The proposed cull will take place over the next few months and will cover north Pembrokeshire and parts of Ceredigion and Carmarthenshire, areas which the assembly government claim have ‘endemic’ bovine TB infections.
Elin Jones, the rural affairs minister, said: ‘Bovine TB is out of control and unsustainable, and, last year, cost the taxpayer nearly £24 million in compensating farmers.
‘This is a dramatic rise since 2000, when the compensation bill was just over £1 million. In 1997, about 700 cattle were culled because of bovine TB. This increased to 12,000 by 2008.
‘We know that cattle and badgers are the main sources of the disease and that, if we want to achieve our aim of eradicating bovine TB, we have to tackle the disease in both species.’
However, Jack Reedy, director of the Badger Trust, said that the cull was ‘not legal’, and added: ‘There is no justification for it, because it would not be effective.
‘The Bern Convention requires that [culling can take place only] to eradicate diseases. All the scientific evidence demonstrates that culling does not eradicate disease. The cull is not supported by the science.’
‘The decision to cull cannot lead to any significant long-term gain in the fight against bovine TB, even with the complete extermination of our native badgers. All this will be seen in a few years time for what it is—a tragic wrong turn that did nothing to solve the problem.’
Other animal-welfare groups have expressed their concerns at the proposed cull.
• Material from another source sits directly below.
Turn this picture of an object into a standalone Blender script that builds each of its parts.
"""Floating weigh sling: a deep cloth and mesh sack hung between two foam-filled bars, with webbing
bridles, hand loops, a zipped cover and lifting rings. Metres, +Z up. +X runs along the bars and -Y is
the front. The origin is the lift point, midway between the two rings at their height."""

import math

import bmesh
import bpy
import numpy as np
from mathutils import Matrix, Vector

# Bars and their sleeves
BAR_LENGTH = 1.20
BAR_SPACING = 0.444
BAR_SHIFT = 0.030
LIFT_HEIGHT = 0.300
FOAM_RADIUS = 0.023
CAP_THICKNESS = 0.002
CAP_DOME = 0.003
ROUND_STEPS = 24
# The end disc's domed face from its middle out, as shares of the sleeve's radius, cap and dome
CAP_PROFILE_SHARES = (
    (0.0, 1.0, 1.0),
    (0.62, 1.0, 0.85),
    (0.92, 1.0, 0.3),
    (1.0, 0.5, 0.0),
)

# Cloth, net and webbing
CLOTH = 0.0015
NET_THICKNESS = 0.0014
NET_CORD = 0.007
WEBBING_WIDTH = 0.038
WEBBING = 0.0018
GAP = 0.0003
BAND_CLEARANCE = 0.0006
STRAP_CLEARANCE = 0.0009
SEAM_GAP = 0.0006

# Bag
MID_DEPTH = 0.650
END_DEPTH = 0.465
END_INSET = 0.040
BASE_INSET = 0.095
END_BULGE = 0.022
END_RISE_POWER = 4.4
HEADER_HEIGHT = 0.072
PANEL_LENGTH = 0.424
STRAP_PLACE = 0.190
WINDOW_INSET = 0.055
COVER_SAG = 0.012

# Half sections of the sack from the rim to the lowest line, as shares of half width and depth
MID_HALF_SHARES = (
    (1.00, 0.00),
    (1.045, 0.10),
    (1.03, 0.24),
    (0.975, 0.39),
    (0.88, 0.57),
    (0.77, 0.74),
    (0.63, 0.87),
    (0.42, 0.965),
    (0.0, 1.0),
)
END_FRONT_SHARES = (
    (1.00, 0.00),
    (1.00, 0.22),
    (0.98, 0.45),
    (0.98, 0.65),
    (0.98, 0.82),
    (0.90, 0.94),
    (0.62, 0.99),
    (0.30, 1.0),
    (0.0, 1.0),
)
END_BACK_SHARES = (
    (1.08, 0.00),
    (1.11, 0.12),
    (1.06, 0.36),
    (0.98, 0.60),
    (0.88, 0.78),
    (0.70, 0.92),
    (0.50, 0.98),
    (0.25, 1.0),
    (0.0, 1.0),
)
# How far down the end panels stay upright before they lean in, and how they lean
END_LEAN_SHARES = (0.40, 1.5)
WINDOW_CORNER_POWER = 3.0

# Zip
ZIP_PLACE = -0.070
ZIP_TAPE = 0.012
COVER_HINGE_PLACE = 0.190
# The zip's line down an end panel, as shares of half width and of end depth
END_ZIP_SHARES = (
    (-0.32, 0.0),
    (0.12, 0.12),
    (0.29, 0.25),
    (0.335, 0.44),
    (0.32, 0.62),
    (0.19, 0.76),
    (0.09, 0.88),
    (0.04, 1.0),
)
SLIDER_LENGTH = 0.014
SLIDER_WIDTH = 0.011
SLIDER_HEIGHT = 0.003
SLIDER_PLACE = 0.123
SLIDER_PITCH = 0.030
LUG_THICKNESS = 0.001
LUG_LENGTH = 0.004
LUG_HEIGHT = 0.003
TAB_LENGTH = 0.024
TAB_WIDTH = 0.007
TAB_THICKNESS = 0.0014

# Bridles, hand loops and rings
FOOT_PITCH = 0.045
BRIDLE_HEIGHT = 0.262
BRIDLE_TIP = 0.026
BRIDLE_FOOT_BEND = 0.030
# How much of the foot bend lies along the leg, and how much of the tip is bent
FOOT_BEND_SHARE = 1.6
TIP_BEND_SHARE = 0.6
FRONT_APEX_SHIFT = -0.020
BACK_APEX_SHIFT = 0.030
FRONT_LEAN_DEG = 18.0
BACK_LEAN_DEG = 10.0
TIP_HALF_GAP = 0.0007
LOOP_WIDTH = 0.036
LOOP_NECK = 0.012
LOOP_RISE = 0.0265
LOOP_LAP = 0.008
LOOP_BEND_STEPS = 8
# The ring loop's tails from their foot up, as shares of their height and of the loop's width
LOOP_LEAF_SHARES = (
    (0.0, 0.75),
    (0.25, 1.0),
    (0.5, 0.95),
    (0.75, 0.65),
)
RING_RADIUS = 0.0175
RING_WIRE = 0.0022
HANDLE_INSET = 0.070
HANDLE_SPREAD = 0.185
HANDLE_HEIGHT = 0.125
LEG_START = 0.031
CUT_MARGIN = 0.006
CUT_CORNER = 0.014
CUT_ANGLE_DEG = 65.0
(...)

RSPCA senior wildlife scientist Colin Booty commented: ‘This decision to eliminate badgers from a large area of the Welsh countryside is wrong.’
Mr Booty noted that a 10-year study by the Independent Scientific Group on TB in cattle, which cost £50 million and killed 11,000 badgers, showed that culling carried the risk of actually spreading the disease further.
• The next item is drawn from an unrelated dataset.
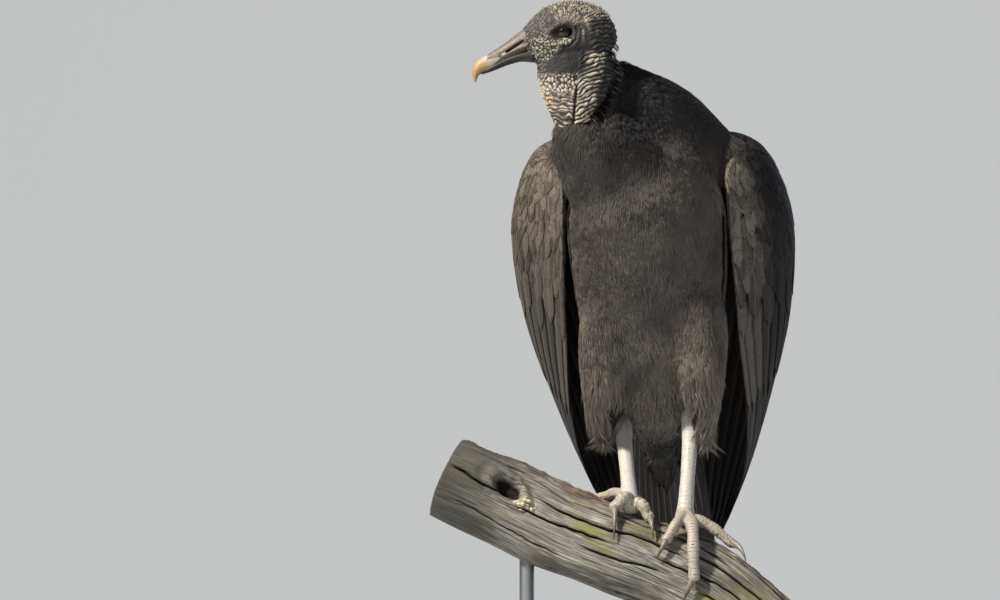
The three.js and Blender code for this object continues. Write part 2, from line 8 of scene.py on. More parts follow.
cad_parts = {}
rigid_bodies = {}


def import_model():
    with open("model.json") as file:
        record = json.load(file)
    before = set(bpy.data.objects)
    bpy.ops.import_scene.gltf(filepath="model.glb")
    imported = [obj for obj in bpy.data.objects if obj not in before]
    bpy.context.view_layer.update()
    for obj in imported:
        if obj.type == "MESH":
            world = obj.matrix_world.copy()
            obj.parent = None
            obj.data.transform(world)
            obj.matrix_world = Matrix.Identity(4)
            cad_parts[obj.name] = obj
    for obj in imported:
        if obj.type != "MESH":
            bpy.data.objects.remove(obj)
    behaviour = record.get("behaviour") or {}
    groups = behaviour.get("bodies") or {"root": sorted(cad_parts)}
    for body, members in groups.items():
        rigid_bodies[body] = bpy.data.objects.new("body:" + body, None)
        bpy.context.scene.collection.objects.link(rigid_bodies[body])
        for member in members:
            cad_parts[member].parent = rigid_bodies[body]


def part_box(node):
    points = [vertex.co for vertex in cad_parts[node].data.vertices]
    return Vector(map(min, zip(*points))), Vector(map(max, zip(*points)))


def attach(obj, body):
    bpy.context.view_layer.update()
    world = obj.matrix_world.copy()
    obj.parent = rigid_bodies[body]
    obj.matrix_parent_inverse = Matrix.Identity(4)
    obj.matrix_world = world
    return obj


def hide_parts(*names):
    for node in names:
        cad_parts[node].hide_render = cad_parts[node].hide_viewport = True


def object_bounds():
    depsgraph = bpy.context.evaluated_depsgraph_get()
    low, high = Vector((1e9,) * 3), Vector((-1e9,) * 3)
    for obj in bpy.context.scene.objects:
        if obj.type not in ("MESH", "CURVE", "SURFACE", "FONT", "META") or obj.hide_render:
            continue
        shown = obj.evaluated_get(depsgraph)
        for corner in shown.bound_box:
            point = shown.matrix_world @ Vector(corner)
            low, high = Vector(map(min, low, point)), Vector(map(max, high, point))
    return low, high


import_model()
CAD_BOX = [list(corner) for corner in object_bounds()]

# Every shape is worked out in millimetres from the point between the bird's feet, on top of the branch.
FEET = np.array([28.0, -30.0, 180.0])
MM = 0.001
BODY_MIDDLE = np.array([-5.0, 0.0, 0.0])
TAU = 2 * math.pi


# ---------------------------------------------------------------- numbers

def unit(v):
    return v / np.maximum(np.linalg.norm(v, axis=-1, keepdims=True), 1e-9)


def ramp(x, low, high):
    """0 below low and 1 above high, with a smooth step between; low may be the larger."""
    t = np.clip((x - low) / (high - low), 0, 1)
    return t * t * (3 - 2 * t)


def hill(x, middle, half):
    """1 at the middle, falling smoothly to 0 half away from it."""
    return 1 - ramp(np.abs(x - middle), 0, half)


def through(values, s):
    """Smooth values through equally spaced stations, for s from 0 to 1."""
    v = np.asarray(values, float)
    padded = np.concatenate([[2 * v[0] - v[1]], v, [2 * v[-1] - v[-2]]])
    place = np.clip(s, 0, 1) * (len(v) - 1)
    i = np.minimum(place.astype(int), len(v) - 2)
    w = place - i
    if v.ndim > 1:
        w = w[..., None]
    a, b, c, d = (padded[i + k] for k in range(4))
    return b + 0.5 * w * (c - a + w * (2 * a - 5 * b + 4 * c - d + w * (3 * (b - c) + d - a)))


def curve(points, t):
    """A smooth curve through points, or through one set of points for each t."""
    points = np.asarray(points, float)
    last = len(points) - 1
    padded = np.concatenate([[2 * points[0] - points[1]], points, [2 * points[-1] - points[-2]]])
    place = np.clip(t, 0, 1) * last
    i = np.minimum(place.astype(int), last - 1)
    w = (place - i)[:, None]
    if points.ndim == 2:
        a, b, c, d = (padded[i + k] for k in range(4))
    else:
        a, b, c, d = (padded[i + k, np.arange(len(i))] for k in range(4))
    ab, bc, cd = (
        np.sqrt(np.linalg.norm(q - p, axis=1, keepdims=True)) + 1e-6 for p, q in ((a, b), (b, c), (c, d))
    )
    leave = ((b - a) / ab - (c - a) / (ab + bc) + (c - b) / bc) * bc
    arrive = ((c - b) / bc - (d - b) / (bc + cd) + (d - c) / cd) * bc
    return b + w * (leave + w * (3 * (c - b) - 2 * leave - arrive + w * (2 * (b - c) + leave + arrive)))


def mottle(points, size, seed=0.0):
    """Soft random values about 0 over points, with features about size across."""
    offset = Vector((seed * 17.3, seed * -9.1, seed * 5.7))
    return np.array([noise.noise(Vector(p) + offset) for p in points / size])


def cobbles(points, seed=0.0, crack=0.26):
    """Rounded cobbles about one unit across: 1 on top of each and 0 in the narrow cracks between them."""
    offset = Vector((seed * 7.7, seed * 3.1, seed * -5.3))
    found = np.array([noise.voronoi(Vector(p) + offset)[0][:2] for p in points])
    return ramp(found[:, 1] - found[:, 0], 0.02, crack) * (1 - 0.3 * ramp(found[:, 0], 0.0, 0.8))


# ---------------------------------------------------------------- meshes

def deselect():
    for other in bpy.context.view_layer.objects:
        other.select_set(False)


def piece(name, points, triangles, material, maps=None, marks=None, smooth=True):
    """A mesh object from points in the bird's millimetres. `maps` holds UV maps and `marks` colour
    attributes, both with one row for each point."""
    mesh = bpy.data.meshes.new(name)
    mesh.vertices.add(len(points))
    mesh.vertices.foreach_set("co", ((points + FEET) * MM).astype(np.float32).ravel())
    mesh.loops.add(triangles.size)
    mesh.loops.foreach_set("vertex_index", triangles.astype(np.int32).ravel())
    mesh.polygons.add(len(triangles))
    mesh.polygons.foreach_set("loop_start", np.arange(0, triangles.size, 3, dtype=np.int32))
    mesh.update(calc_edges=True)
    mesh.polygons.foreach_set("use_smooth", np.full(len(triangles), smooth))
    for map_name, places in (maps or {}).items():
        layer = mesh.uv_layers.new(name=map_name)
        layer.uv.foreach_set("vector", places[triangles.ravel()].astype(np.float32).ravel())
    mesh.materials.append(material)
    made = bpy.data.objects.new(name, mesh)
    bpy.context.scene.collection.objects.link(made)
    for mark_name, values in (marks or {}).items():
        mark(made, mark_name, values)
    return made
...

He added that most badgers aren’t even infected with TB: ‘A study of dead badgers by the assembly government published in January 2007 found that seven out of eight badgers tested negative for the disease.’
During the hearing, the Badger Trust’s barrister, David Wolfe, said that there was a discrepancy in approach between having a cull in Pembrokeshire but possibly vaccinating in other parts of Wales at a later date.
The assembly government’s barrister, Timothy Corner QC, argued that vaccination has not been qualified scientifically.
Mr May said that he will not be giving up the fight: ‘We are taking advice on appealing at a higher level.’